For Wednesday, I asked my students to read pages 294 to 296 which cover gift cards (including an illustration about Best Buy’s reporting of $479 million as “unredeemed gift card liabilities”) along with two embedded multiple-choice questions to provide feedback about their understanding. I could explain this liability to them and they could take notes but then the learning is dependent on me. Thus, my assignment was simple: Assume I’m the president of a company that sells gift cards and you are the accountant. Read these three pages in the book and tell me everything that I need to know (as president) about the financial reporting of gift cards. Assume I am a curious president and I really want to know how the reporting works.

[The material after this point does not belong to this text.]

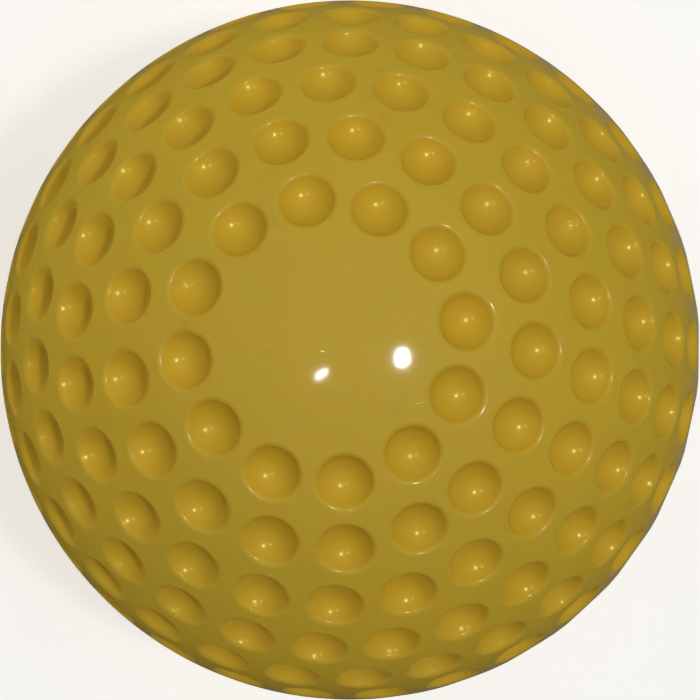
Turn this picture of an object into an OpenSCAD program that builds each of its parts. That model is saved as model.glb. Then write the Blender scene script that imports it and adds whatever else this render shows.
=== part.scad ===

They can do that and it puts the responsibility on them. Plus, it is a realistic sounding situation. They like that. They can all envision something like this happening.

In class, I will play the role of the president and start asking them questions as if they were the controller. I am betting that with 4-6 questions asked to 4-6 different students I can help navigate the group successfully through the topic. That is how I like to run my class. The answer comes from them but with my guidance. But it requires them to do some preparation/thinking in advance.

How do I know they will prepare: (a) they see from the nature of the assignment what they are expected to do (I have tried to eliminate any ambiguity) and (b) they can see that I’m going to be calling on someone to provide me with the information I seek (it might be them). I have tried to show them that there is a positive payoff from doing the preparation: when I call on them, they will be capable of responding without looking like they are totally lost. Students do not like to appear dumb. Plus, they have a sense that this is the kind of experience that they might encounter in the real world after graduation. If they see what they are expected to know and understand the payoff, most will put in a reasonable effort to have a decent response ready.

If you are not happy with student preparation in you classes, ask yourself what the real payoff is for your students and whether that payoff needs to be improved. If they don’t see the payoff, students are not inclined to do the preparation.